_Directive_
Set down the material once more, exactly as it appears.
═══
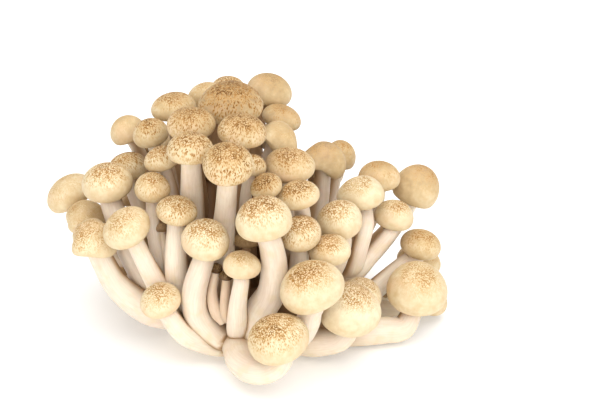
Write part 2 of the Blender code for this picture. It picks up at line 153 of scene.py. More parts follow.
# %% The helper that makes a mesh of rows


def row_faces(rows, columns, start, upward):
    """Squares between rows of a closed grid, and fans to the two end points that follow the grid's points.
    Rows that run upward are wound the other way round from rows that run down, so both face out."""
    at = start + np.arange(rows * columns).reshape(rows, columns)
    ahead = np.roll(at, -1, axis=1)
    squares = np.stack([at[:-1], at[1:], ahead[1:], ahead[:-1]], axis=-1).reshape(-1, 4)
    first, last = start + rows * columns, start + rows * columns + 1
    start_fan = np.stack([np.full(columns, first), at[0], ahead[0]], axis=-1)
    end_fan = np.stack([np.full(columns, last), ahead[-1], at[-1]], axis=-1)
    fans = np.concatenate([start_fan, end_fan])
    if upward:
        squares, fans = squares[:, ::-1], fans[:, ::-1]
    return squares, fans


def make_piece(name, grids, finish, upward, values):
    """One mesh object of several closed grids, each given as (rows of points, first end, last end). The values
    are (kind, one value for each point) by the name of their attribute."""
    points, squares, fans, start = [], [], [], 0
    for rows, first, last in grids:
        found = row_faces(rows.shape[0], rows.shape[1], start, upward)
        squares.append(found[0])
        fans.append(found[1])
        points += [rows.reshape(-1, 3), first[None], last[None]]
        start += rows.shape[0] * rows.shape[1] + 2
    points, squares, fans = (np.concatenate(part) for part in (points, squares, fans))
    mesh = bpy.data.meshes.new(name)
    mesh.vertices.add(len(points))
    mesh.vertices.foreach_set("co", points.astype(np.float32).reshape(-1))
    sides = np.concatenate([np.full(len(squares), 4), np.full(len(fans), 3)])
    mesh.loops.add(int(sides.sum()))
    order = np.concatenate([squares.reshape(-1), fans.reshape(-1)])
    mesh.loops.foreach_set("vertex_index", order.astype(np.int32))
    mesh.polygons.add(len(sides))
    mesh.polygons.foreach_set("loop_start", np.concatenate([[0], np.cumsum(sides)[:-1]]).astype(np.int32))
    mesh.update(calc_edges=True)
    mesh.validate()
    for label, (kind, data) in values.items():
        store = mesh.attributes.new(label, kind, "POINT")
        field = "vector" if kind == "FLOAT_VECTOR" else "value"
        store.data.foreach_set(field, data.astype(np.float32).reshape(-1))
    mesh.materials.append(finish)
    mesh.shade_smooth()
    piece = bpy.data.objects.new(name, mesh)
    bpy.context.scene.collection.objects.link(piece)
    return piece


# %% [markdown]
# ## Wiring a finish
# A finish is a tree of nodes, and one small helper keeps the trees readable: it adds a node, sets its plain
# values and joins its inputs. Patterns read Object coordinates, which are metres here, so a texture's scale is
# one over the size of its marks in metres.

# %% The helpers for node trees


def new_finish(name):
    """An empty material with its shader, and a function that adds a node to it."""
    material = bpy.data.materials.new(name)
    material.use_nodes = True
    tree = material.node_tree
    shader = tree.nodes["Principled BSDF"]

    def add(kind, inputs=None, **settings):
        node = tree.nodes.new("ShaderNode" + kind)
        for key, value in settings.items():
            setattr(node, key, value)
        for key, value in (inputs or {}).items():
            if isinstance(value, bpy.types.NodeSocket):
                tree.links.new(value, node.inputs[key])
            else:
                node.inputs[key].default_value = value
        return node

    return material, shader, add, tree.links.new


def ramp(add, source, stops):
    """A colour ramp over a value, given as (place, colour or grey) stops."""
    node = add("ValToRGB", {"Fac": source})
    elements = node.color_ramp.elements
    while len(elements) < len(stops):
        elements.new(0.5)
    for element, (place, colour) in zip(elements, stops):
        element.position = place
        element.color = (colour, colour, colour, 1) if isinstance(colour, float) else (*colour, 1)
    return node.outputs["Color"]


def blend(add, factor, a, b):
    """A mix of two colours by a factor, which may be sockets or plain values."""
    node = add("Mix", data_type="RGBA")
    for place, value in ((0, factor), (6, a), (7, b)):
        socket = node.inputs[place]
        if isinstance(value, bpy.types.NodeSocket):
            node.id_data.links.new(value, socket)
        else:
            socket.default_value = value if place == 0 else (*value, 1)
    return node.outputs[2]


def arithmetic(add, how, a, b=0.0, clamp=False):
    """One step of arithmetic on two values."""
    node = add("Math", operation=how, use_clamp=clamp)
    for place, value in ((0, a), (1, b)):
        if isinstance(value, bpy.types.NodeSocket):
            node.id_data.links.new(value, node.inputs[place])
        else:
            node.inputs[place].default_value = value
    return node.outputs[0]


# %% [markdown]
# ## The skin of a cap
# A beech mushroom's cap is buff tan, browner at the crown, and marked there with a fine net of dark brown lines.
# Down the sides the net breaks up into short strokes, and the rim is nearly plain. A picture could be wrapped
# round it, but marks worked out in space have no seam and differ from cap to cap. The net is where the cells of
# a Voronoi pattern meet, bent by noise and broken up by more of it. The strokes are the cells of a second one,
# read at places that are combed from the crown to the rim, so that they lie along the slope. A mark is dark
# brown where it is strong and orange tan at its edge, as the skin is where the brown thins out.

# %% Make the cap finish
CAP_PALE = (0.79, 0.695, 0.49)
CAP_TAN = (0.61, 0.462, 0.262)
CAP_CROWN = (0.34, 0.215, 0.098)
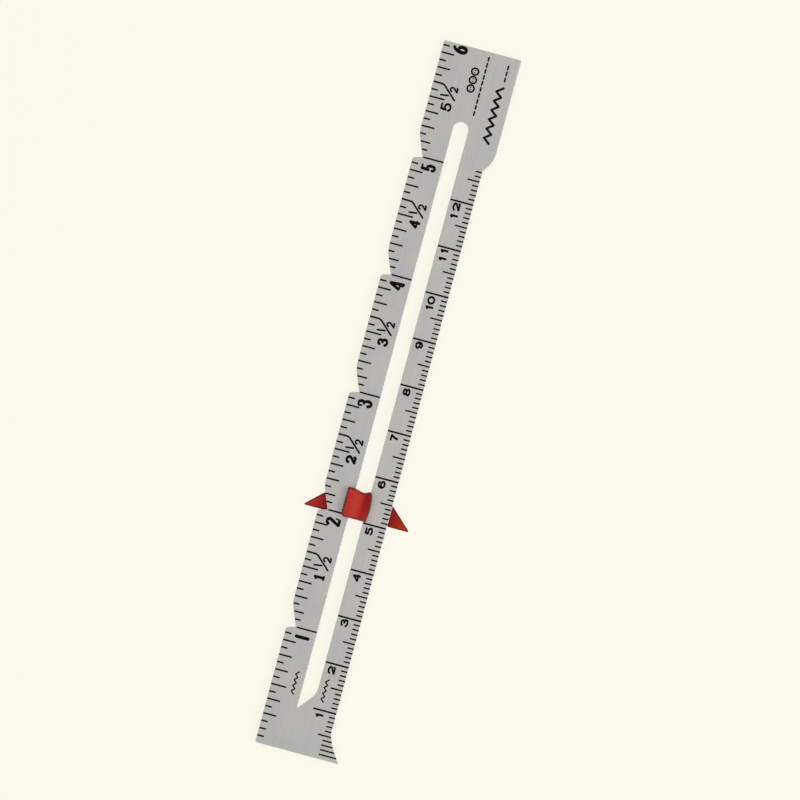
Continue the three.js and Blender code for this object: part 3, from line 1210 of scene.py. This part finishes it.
═══
_Completed exercise_
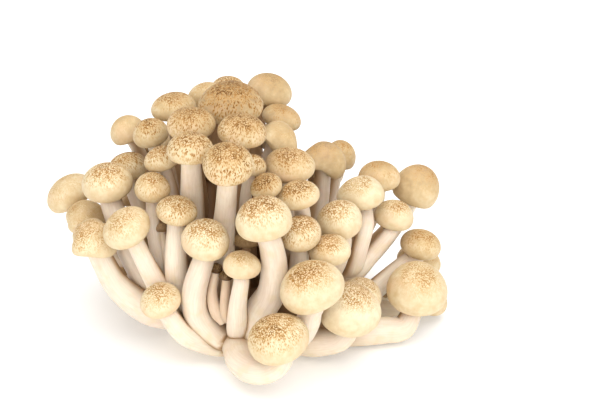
Write part 2 of the Blender code for this picture. It picks up at line 153 of scene.py. More parts follow.
# %% The helper that makes a mesh of rows


def row_faces(rows, columns, start, upward):
    """Squares between rows of a closed grid, and fans to the two end points that follow the grid's points.
    Rows that run upward are wound the other way round from rows that run down, so both face out."""
    at = start + np.arange(rows * columns).reshape(rows, columns)
    ahead = np.roll(at, -1, axis=1)
    squares = np.stack([at[:-1], at[1:], ahead[1:], ahead[:-1]], axis=-1).reshape(-1, 4)
    first, last = start + rows * columns, start + rows * columns + 1
    start_fan = np.stack([np.full(columns, first), at[0], ahead[0]], axis=-1)
    end_fan = np.stack([np.full(columns, last), ahead[-1], at[-1]], axis=-1)
    fans = np.concatenate([start_fan, end_fan])
    if upward:
        squares, fans = squares[:, ::-1], fans[:, ::-1]
    return squares, fans


def make_piece(name, grids, finish, upward, values):
    """One mesh object of several closed grids, each given as (rows of points, first end, last end). The values
    are (kind, one value for each point) by the name of their attribute."""
    points, squares, fans, start = [], [], [], 0
    for rows, first, last in grids:
        found = row_faces(rows.shape[0], rows.shape[1], start, upward)
        squares.append(found[0])
        fans.append(found[1])
        points += [rows.reshape(-1, 3), first[None], last[None]]
        start += rows.shape[0] * rows.shape[1] + 2
    points, squares, fans = (np.concatenate(part) for part in (points, squares, fans))
    mesh = bpy.data.meshes.new(name)
    mesh.vertices.add(len(points))
    mesh.vertices.foreach_set("co", points.astype(np.float32).reshape(-1))
    sides = np.concatenate([np.full(len(squares), 4), np.full(len(fans), 3)])
    mesh.loops.add(int(sides.sum()))
    order = np.concatenate([squares.reshape(-1), fans.reshape(-1)])
    mesh.loops.foreach_set("vertex_index", order.astype(np.int32))
    mesh.polygons.add(len(sides))
    mesh.polygons.foreach_set("loop_start", np.concatenate([[0], np.cumsum(sides)[:-1]]).astype(np.int32))
    mesh.update(calc_edges=True)
    mesh.validate()
    for label, (kind, data) in values.items():
        store = mesh.attributes.new(label, kind, "POINT")
        field = "vector" if kind == "FLOAT_VECTOR" else "value"
        store.data.foreach_set(field, data.astype(np.float32).reshape(-1))
    mesh.materials.append(finish)
    mesh.shade_smooth()
    piece = bpy.data.objects.new(name, mesh)
    bpy.context.scene.collection.objects.link(piece)
    return piece


# %% [markdown]
# ## Wiring a finish
# A finish is a tree of nodes, and one small helper keeps the trees readable: it adds a node, sets its plain
# values and joins its inputs. Patterns read Object coordinates, which are metres here, so a texture's scale is
# one over the size of its marks in metres.

# %% The helpers for node trees


def new_finish(name):
    """An empty material with its shader, and a function that adds a node to it."""
    material = bpy.data.materials.new(name)
    material.use_nodes = True
    tree = material.node_tree
    shader = tree.nodes["Principled BSDF"]

    def add(kind, inputs=None, **settings):
        node = tree.nodes.new("ShaderNode" + kind)
        for key, value in settings.items():
            setattr(node, key, value)
        for key, value in (inputs or {}).items():
            if isinstance(value, bpy.types.NodeSocket):
                tree.links.new(value, node.inputs[key])
            else:
                node.inputs[key].default_value = value
        return node

    return material, shader, add, tree.links.new


def ramp(add, source, stops):
    """A colour ramp over a value, given as (place, colour or grey) stops."""
    node = add("ValToRGB", {"Fac": source})
    elements = node.color_ramp.elements
    while len(elements) < len(stops):
        elements.new(0.5)
    for element, (place, colour) in zip(elements, stops):
        element.position = place
        element.color = (colour, colour, colour, 1) if isinstance(colour, float) else (*colour, 1)
    return node.outputs["Color"]


def blend(add, factor, a, b):
    """A mix of two colours by a factor, which may be sockets or plain values."""
    node = add("Mix", data_type="RGBA")
    for place, value in ((0, factor), (6, a), (7, b)):
        socket = node.inputs[place]
        if isinstance(value, bpy.types.NodeSocket):
            node.id_data.links.new(value, socket)
        else:
            socket.default_value = value if place == 0 else (*value, 1)
    return node.outputs[2]


def arithmetic(add, how, a, b=0.0, clamp=False):
    """One step of arithmetic on two values."""
    node = add("Math", operation=how, use_clamp=clamp)
    for place, value in ((0, a), (1, b)):
        if isinstance(value, bpy.types.NodeSocket):
            node.id_data.links.new(value, node.inputs[place])
        else:
            node.inputs[place].default_value = value
    return node.outputs[0]


# %% [markdown]
# ## The skin of a cap
# A beech mushroom's cap is buff tan, browner at the crown, and marked there with a fine net of dark brown lines.
# Down the sides the net breaks up into short strokes, and the rim is nearly plain. A picture could be wrapped
# round it, but marks worked out in space have no seam and differ from cap to cap. The net is where the cells of
# a Voronoi pattern meet, bent by noise and broken up by more of it. The strokes are the cells of a second one,
# read at places that are combed from the crown to the rim, so that they lie along the slope. A mark is dark
# brown where it is strong and orange tan at its edge, as the skin is where the brown thins out.

# %% Make the cap finish
CAP_PALE = (0.79, 0.695, 0.49)
CAP_TAN = (0.61, 0.462, 0.262)
CAP_CROWN = (0.34, 0.215, 0.098)
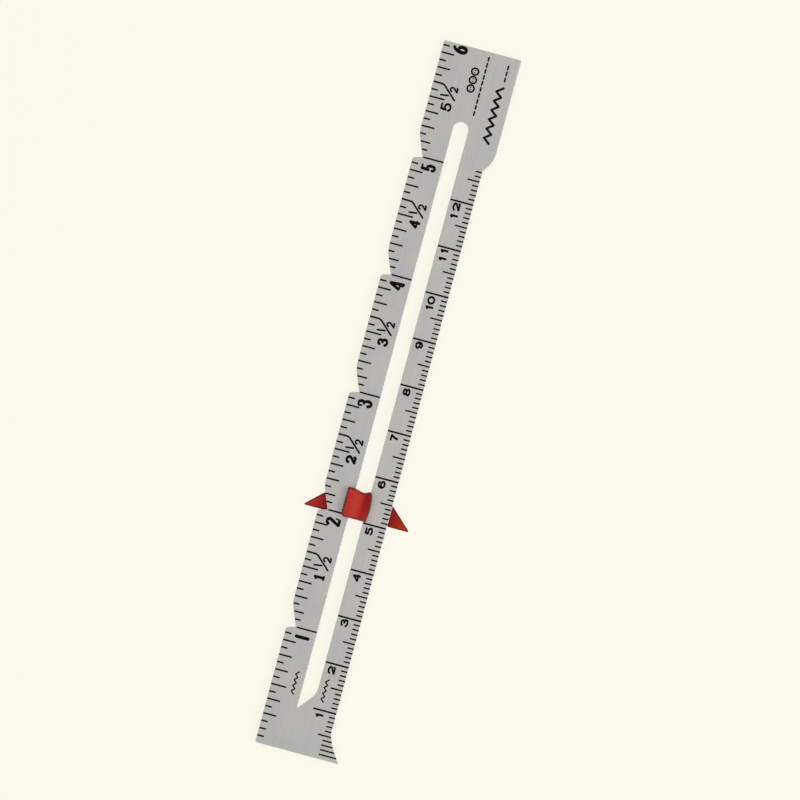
Continue the three.js and Blender code for this object: part 3, from line 1210 of scene.py. This part finishes it.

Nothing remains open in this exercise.